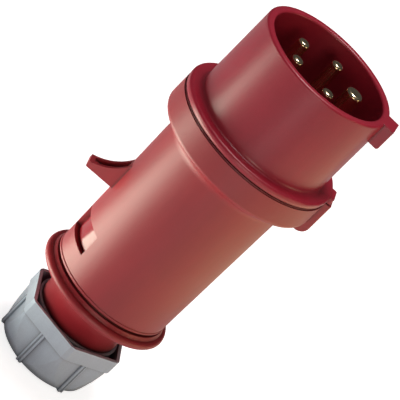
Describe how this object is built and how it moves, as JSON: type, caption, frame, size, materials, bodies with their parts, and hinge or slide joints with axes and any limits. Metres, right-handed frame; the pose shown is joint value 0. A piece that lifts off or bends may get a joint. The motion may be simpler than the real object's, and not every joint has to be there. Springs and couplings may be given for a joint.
{
  "type": "industrial pin and sleeve plug",
  "caption": "Round industrial power plug: a pinned contact sleeve with keyway nub, a tapered handle with latch fin and a screwed hexagonal cable gland nut.",
  "frame": {"origin": "on the plug axis in the rear face of the gland nut, at the cable entry", "axes": "+Z along the plug axis from the cable entry to the open sleeve; +X towards the keyway nub, the side lug and the earth pin"},
  "size_m": [0.074, 0.067, 0.161],
  "materials": {
    "red_plastic": "smooth moulded, satin gloss",
    "latch_plastic": "gloss",
    "dark_insulator": "fine matt",
    "contact_brass": "polished, turned",
    "screw_steel": "zinc plated",
    "ring_steel": "stamped",
    "rubber": "matt",
    "grey_plastic": "moulded",
    "nut_plastic": "satin, moulded"
  },
  "bodies": {
    "plug": {"front_sleeve": "red_plastic", "contact_carrier": "dark_insulator", "retaining_ring": "dark_insulator", "pin_l1": "contact_brass", "pin_l2": "contact_brass", "pin_l3": "contact_brass", "pin_neutral": "contact_brass", "pin_earth": "contact_brass", "screw_l1": "screw_steel", "screw_l2": "screw_steel", "screw_l3": "screw_steel", "screw_neutral": "screw_steel", "screw_earth": "screw_steel", "gasket": "rubber", "rear_housing": "red_plastic", "latch_bracket": "dark_insulator", "latch_screw_a": "screw_steel", "latch_screw_b": "screw_steel", "gland_body": "red_plastic", "clamp_cage": "grey_plastic", "cable_seal": "rubber"},
    "latch": {"latch_arm": "latch_plastic"},
    "ring": {"slip_ring": "ring_steel"},
    "nut": {"gland_nut": "nut_plastic"}
  },
  "joints": [
    {"name": "latch_press", "type": "hinge", "parent": "plug", "child": "latch", "pos_m": [-0.01908, -0.00694, 0.0886], "axis": [0.342, -0.9397, 0], "range_deg": [0, 2.4], "stiffness_Nm_per_rad": 2, "springref_deg": -2.86},
    {"name": "gland_travel", "type": "slide", "parent": "plug", "child": "ring", "axis": [0, 0, -1], "range_m": [0, 0.006]},
    {"name": "gland_turn", "type": "hinge", "parent": "ring", "child": "nut", "pos_m": [0, 0, 0.01], "axis": [0, 0, -1], "range_deg": [0, 1080]}
  ],
  "couplings": [
    {"joint": "gland_travel", "follows": "gland_turn", "m_per_rad": 0.00031831}
  ]
}
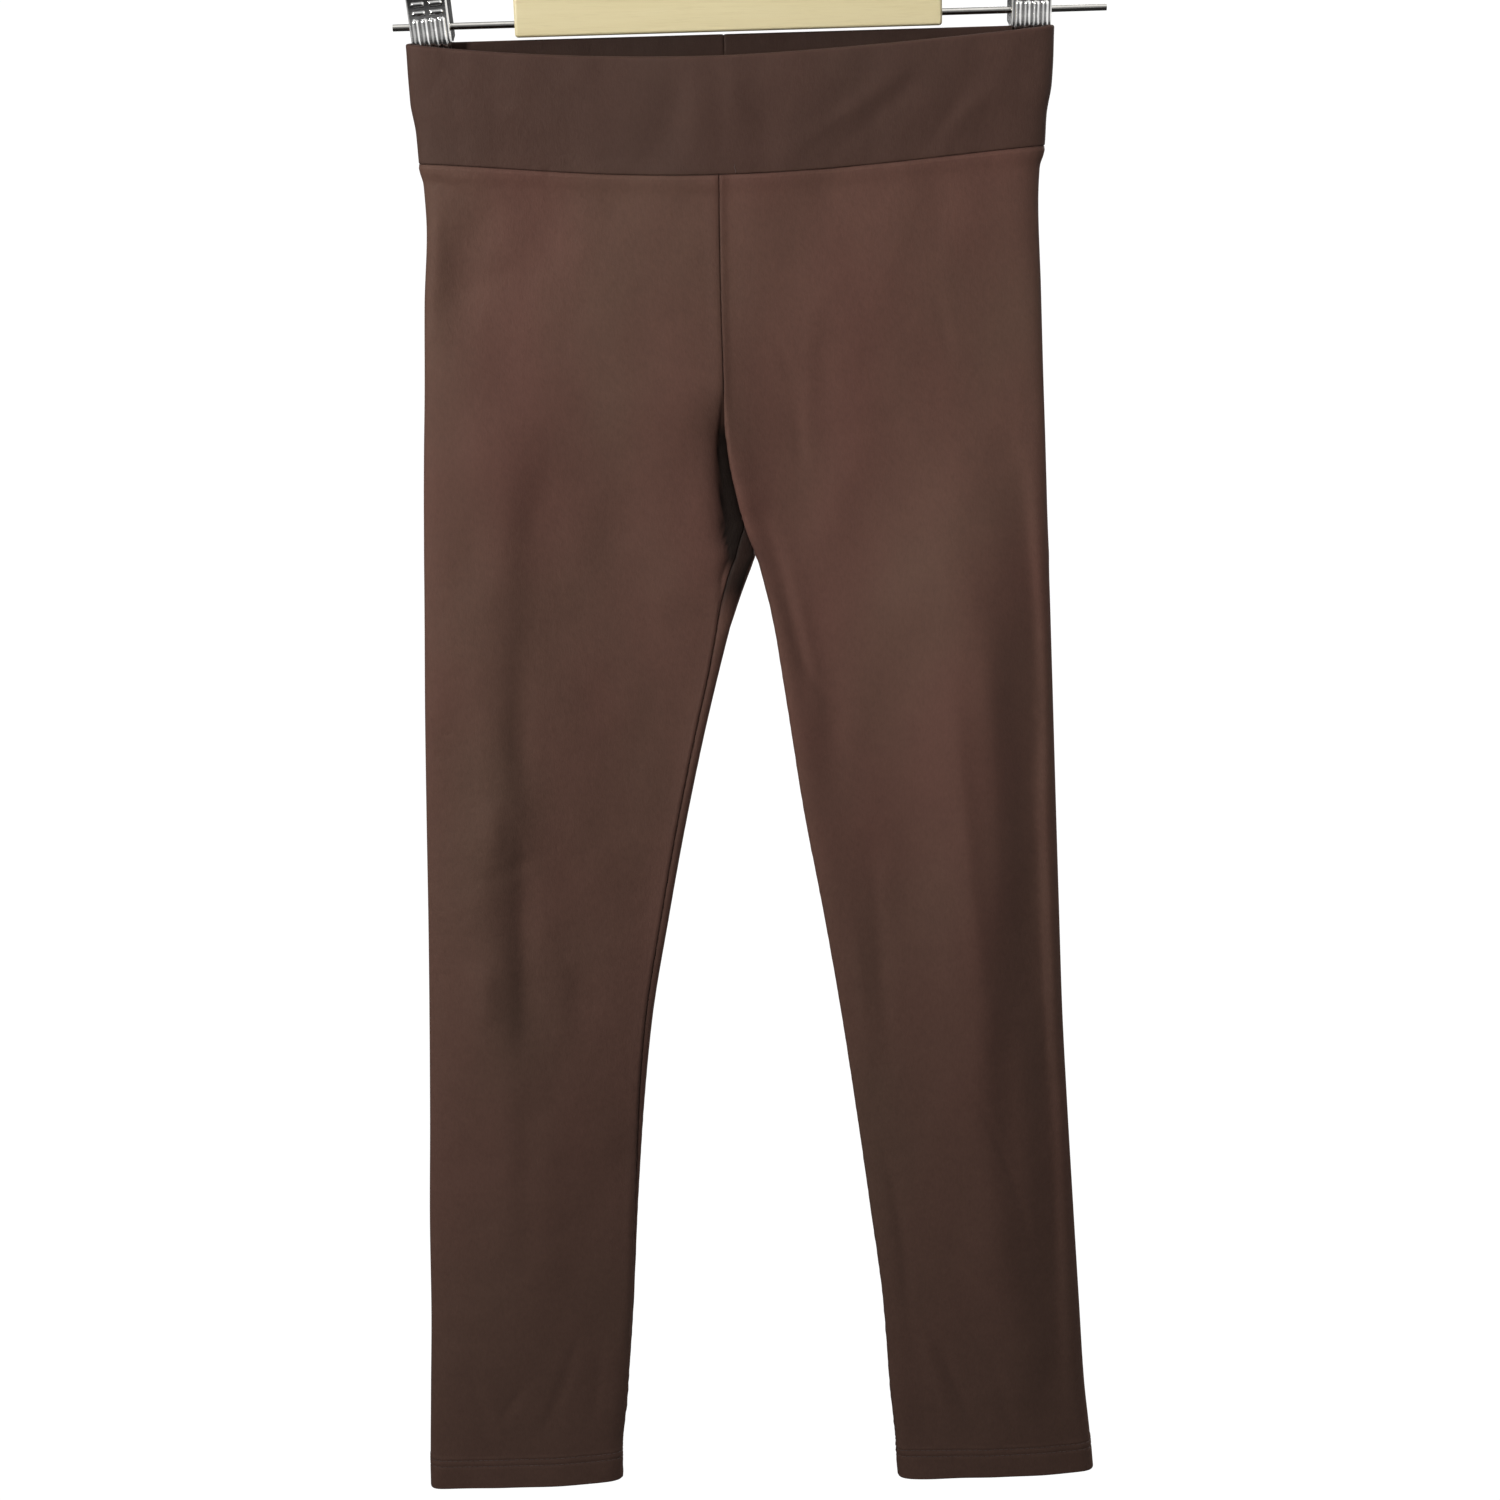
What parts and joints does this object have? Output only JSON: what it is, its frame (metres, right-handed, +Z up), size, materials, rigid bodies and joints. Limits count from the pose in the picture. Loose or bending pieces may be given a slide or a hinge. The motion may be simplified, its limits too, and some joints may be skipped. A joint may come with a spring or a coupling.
{
  "type": "leggings on a clip hanger",
  "caption": "Ankle-length stretch-knit leggings with a wide folded waistband, hung flat by the waist from a small wooden-bar clip hanger.",
  "frame": {"origin": "the underside of the hook's crown, where the hanger rests on a rail", "axes": "+Z up, +X to the viewer's right along the hanger's rod, -Y out of the front of the garment; a rail runs along Y"},
  "size_m": [0.3893, 0.0392, 0.9768],
  "materials": {
    "knit": "thick smooth dark chocolate-brown stretch knit with a soft sheen",
    "pale_wood": "pale clear-lacquered wood",
    "hook_steel": "bright plated steel wire and rod",
    "clip_steel": "bright plated pressed steel"
  },
  "bodies": {
    "root": {"waistband": "knit", "leg_right_hip": "knit", "leg_right_thigh": "knit", "leg_right_knee": "knit", "leg_right_calf": "knit", "leg_left_hip": "knit", "leg_left_thigh": "knit", "leg_left_knee": "knit", "leg_left_calf": "knit", "hanger_body": "pale_wood", "hanger_hook": "hook_steel", "hanger_rod": "hook_steel", "clip_right_front": "clip_steel", "clip_right_back": "clip_steel", "clip_right_spring": "clip_steel", "clip_left_front": "clip_steel", "clip_left_back": "clip_steel", "clip_left_spring": "clip_steel"}
  },
  "joints": []
}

+ + + + + + +

▸ **Exercise goal**
Extract every entry in the listing word for word.

▸ **The answer**
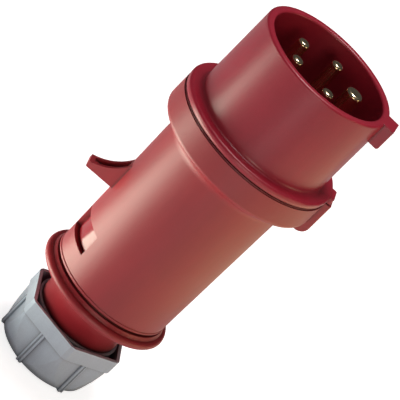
Describe how this object is built and how it moves, as JSON: type, caption, frame, size, materials, bodies with their parts, and hinge or slide joints with axes and any limits. Metres, right-handed frame; the pose shown is joint value 0. A piece that lifts off or bends may get a joint. The motion may be simpler than the real object's, and not every joint has to be there. Springs and couplings may be given for a joint.
{
  "type": "industrial pin and sleeve plug",
  "caption": "Round industrial power plug: a pinned contact sleeve with keyway nub, a tapered handle with latch fin and a screwed hexagonal cable gland nut.",
  "frame": {"origin": "on the plug axis in the rear face of the gland nut, at the cable entry", "axes": "+Z along the plug axis from the cable entry to the open sleeve; +X towards the keyway nub, the side lug and the earth pin"},
  "size_m": [0.074, 0.067, 0.161],
  "materials": {
    "red_plastic": "smooth moulded, satin gloss",
    "latch_plastic": "gloss",
    "dark_insulator": "fine matt",
    "contact_brass": "polished, turned",
    "screw_steel": "zinc plated",
    "ring_steel": "stamped",
    "rubber": "matt",
    "grey_plastic": "moulded",
    "nut_plastic": "satin, moulded"
  },
  "bodies": {
    "plug": {"front_sleeve": "red_plastic", "contact_carrier": "dark_insulator", "retaining_ring": "dark_insulator", "pin_l1": "contact_brass", "pin_l2": "contact_brass", "pin_l3": "contact_brass", "pin_neutral": "contact_brass", "pin_earth": "contact_brass", "screw_l1": "screw_steel", "screw_l2": "screw_steel", "screw_l3": "screw_steel", "screw_neutral": "screw_steel", "screw_earth": "screw_steel", "gasket": "rubber", "rear_housing": "red_plastic", "latch_bracket": "dark_insulator", "latch_screw_a": "screw_steel", "latch_screw_b": "screw_steel", "gland_body": "red_plastic", "clamp_cage": "grey_plastic", "cable_seal": "rubber"},
    "latch": {"latch_arm": "latch_plastic"},
    "ring": {"slip_ring": "ring_steel"},
    "nut": {"gland_nut": "nut_plastic"}
  },
  "joints": [
    {"name": "latch_press", "type": "hinge", "parent": "plug", "child": "latch", "pos_m": [-0.01908, -0.00694, 0.0886], "axis": [0.342, -0.9397, 0], "range_deg": [0, 2.4], "stiffness_Nm_per_rad": 2, "springref_deg": -2.86},
    {"name": "gland_travel", "type": "slide", "parent": "plug", "child": "ring", "axis": [0, 0, -1], "range_m": [0, 0.006]},
    {"name": "gland_turn", "type": "hinge", "parent": "ring", "child": "nut", "pos_m": [0, 0, 0.01], "axis": [0, 0, -1], "range_deg": [0, 1080]}
  ],
  "couplings": [
    {"joint": "gland_travel", "follows": "gland_turn", "m_per_rad": 0.00031831}
  ]
}
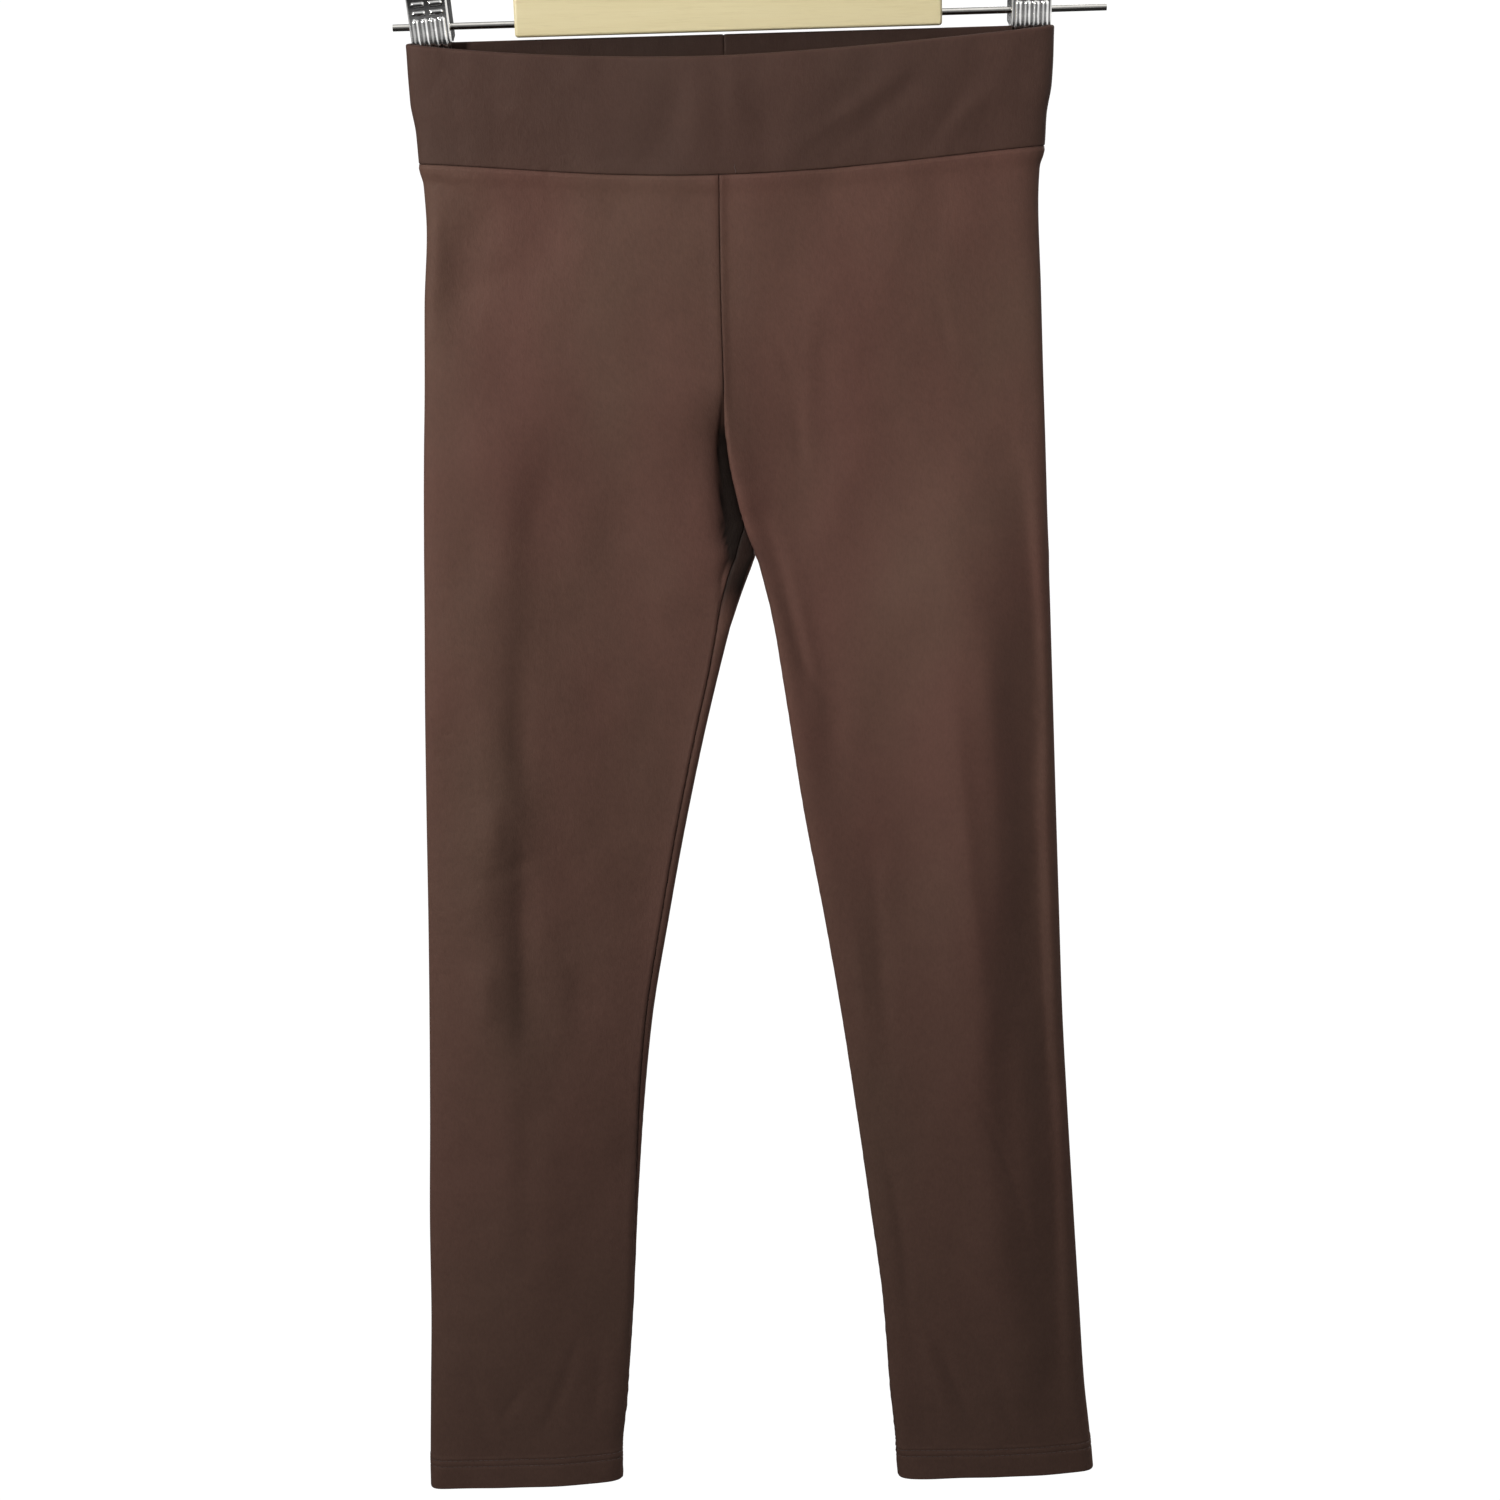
What parts and joints does this object have? Output only JSON: what it is, its frame (metres, right-handed, +Z up), size, materials, rigid bodies and joints. Limits count from the pose in the picture. Loose or bending pieces may be given a slide or a hinge. The motion may be simplified, its limits too, and some joints may be skipped. A joint may come with a spring or a coupling.
{
  "type": "leggings on a clip hanger",
  "caption": "Ankle-length stretch-knit leggings with a wide folded waistband, hung flat by the waist from a small wooden-bar clip hanger.",
  "frame": {"origin": "the underside of the hook's crown, where the hanger rests on a rail", "axes": "+Z up, +X to the viewer's right along the hanger's rod, -Y out of the front of the garment; a rail runs along Y"},
  "size_m": [0.3893, 0.0392, 0.9768],
  "materials": {
    "knit": "thick smooth dark chocolate-brown stretch knit with a soft sheen",
    "pale_wood": "pale clear-lacquered wood",
    "hook_steel": "bright plated steel wire and rod",
    "clip_steel": "bright plated pressed steel"
  },
  "bodies": {
    "root": {"waistband": "knit", "leg_right_hip": "knit", "leg_right_thigh": "knit", "leg_right_knee": "knit", "leg_right_calf": "knit", "leg_left_hip": "knit", "leg_left_thigh": "knit", "leg_left_knee": "knit", "leg_left_calf": "knit", "hanger_body": "pale_wood", "hanger_hook": "hook_steel", "hanger_rod": "hook_steel", "clip_right_front": "clip_steel", "clip_right_back": "clip_steel", "clip_right_spring": "clip_steel", "clip_left_front": "clip_steel", "clip_left_back": "clip_steel", "clip_left_spring": "clip_steel"}
  },
  "joints": []
}